Symptoms, diagnosis and prevalence
Mood disorders are the most frequently occurring psychopathologies and the risk of developing one is around 9%. In 1998, nine million Britons sought help from their GPs for depression (British Psychological Society, 2000).
The main diagnostic reference of mental health professionals in the UK is the Diagnostic and Statistical Manual of Mental Disorders (DSM-IV). This includes description, diagnostic criteria, treatment, and research findings of the most common mental disorders.
DSM-IV distinguishes between two main categories of mood disorder: unipolar depression and bipolar (manic) depression. This learning module will explore unipolar depression.

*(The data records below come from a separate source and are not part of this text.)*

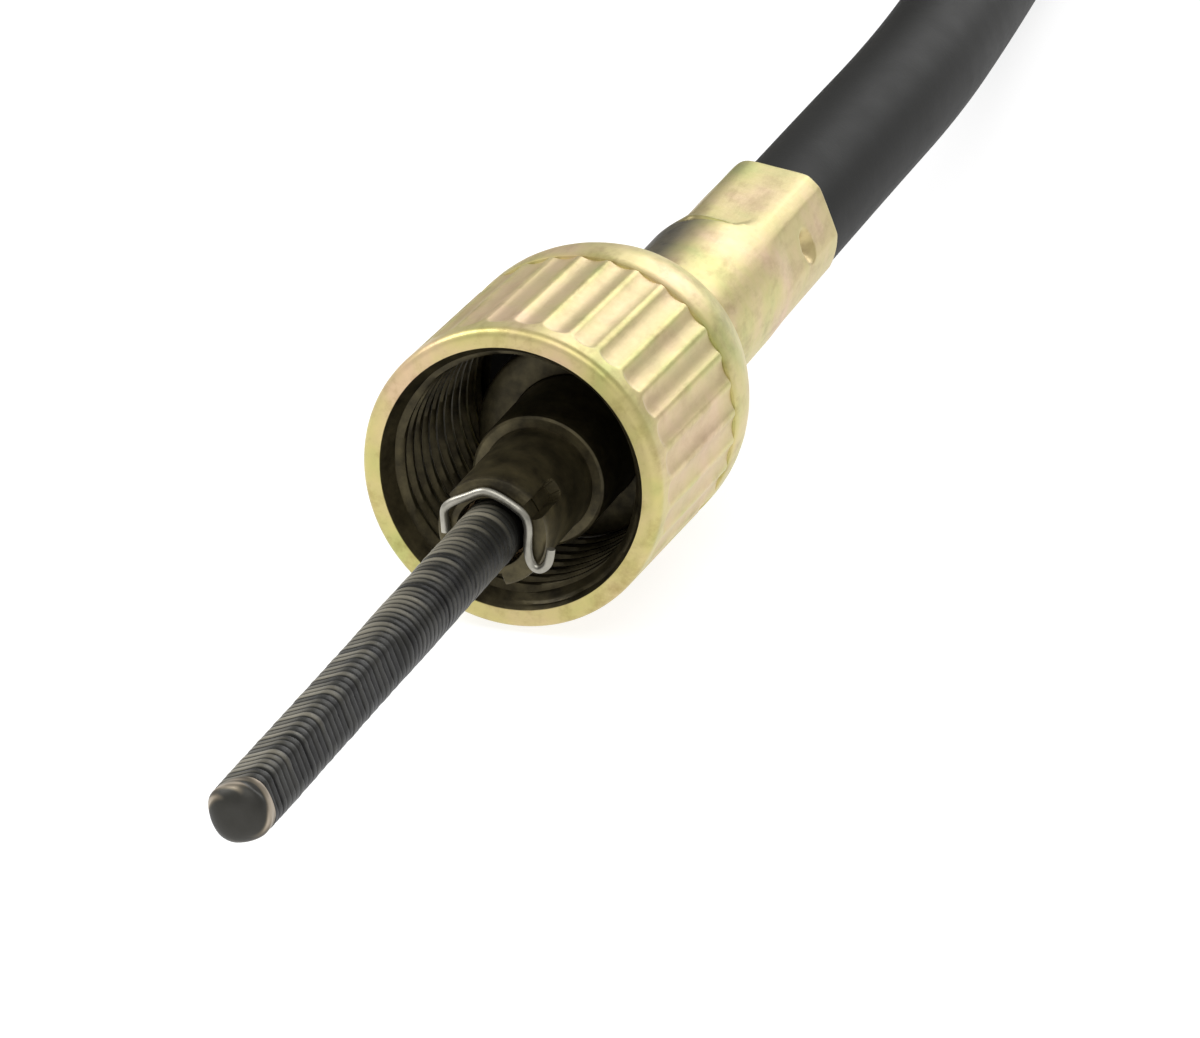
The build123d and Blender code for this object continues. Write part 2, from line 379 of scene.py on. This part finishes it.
NOSE_R = 2.5
NOSE_FRONT = 11.8
SPIGOT_R = 3.1
SPIGOT_FRONT = 5.4
FLANGE_R = 4.62
FLANGE_BACK = -1.6
BODY_R = 3.6
FERRULE_COLUMNS = 288
FERRULE_BACK = -29.8
CRIMP_START = -20.5
CRIMP_RUN_IN = 2.6
CRIMP_APOTHEM = 3.33
CRIMP_ASIDE = 0.17
CRIMP_ASIDE_ANGLE = -41
CRIMP_CORNER = 49
CRIMP_SHARPNESS = 14
BITTEN_ANGLE = 88
BITTEN_HALF_TURN = 0.38
BITTEN_RUN_IN = 0.3
SLIT_ANGLE = 97
SLIT_HALF_TURN = 0.3
SLIT_AT = -20.75
SLIT_HALF = 0.2
SLIT_DEPTH = 0.42
SLIT_LIP_AT = -21.2
SLIT_LIP = 0.1
SLIT_SHADE_HALF_TURN = 0.26
SLIT_SHADE = 1.3
SHADED_SMEAR_ANGLE = 97
SHADED_SMEAR_WIDE = 75
SHADED_SMEAR_LEFT_ON_CRIMP = 0.55
NOSE_SLOTS = 3
NOSE_SLOT_TURN = 34
NOSE_SLOT_HALF = 0.45
NOSE_SLOT_FLOOR = 1.9
NOSE_SLOT_BACK = 8.9
DIMPLE_ANGLE = 15
DIMPLE_AT = -25.5
DIMPLE_R = 0.85
DIMPLE_DEPTH = 0.46


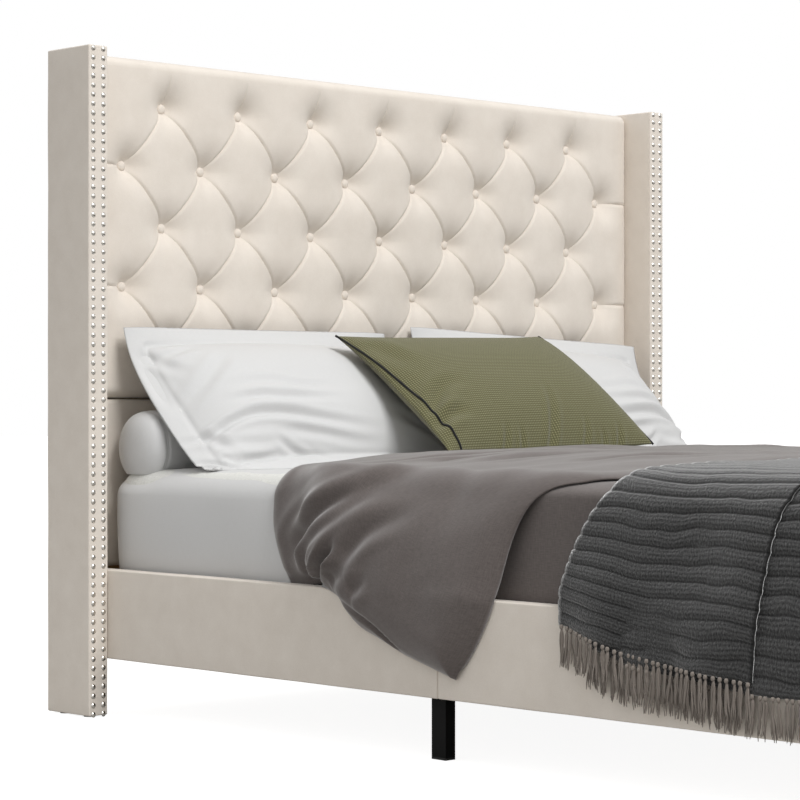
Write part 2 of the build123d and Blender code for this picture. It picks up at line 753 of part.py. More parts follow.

Mood disorders differ in degree from 'normal', natural reactions, both in severity, frequency and duration. They are different from the general emotional experience of the 'ups and downs' of life.
This is the most common form of depression and has been referred to as the 'common cold' of psychiatry, the most common psychological problem that people face (Seligman, 1973).
The symptoms of major depressive episode can be classified by type: emotional, motivational, behavioural, cognitive and physical symptoms (Comer, 1998).
- Emotional symptoms: Feeling intensely unhappy, guilty, finds little or no enjoyment in anything.
- Cognitive symptoms: Frequent negative views of self, faulty attribution of blame (blame themselves), low self-esteem and irrational hopelessness.
- Motivational symptoms: Lack of drive, initiative, determination and difficulty in making decisions.
- Somatic symptoms: Disturbed appetite, weight and sleep, loss of energy, restlessness.
Unipolar depression can present four types of symptoms. The DSM-IV states that either depressed mood, plus at least four symptoms (from those above) must be present during the same two week period for the diagnosis to be made.
There is at least five percent lifetime risk of developing unipolar depression. It appears cross-culturally, but is diagnosed twice as often for women.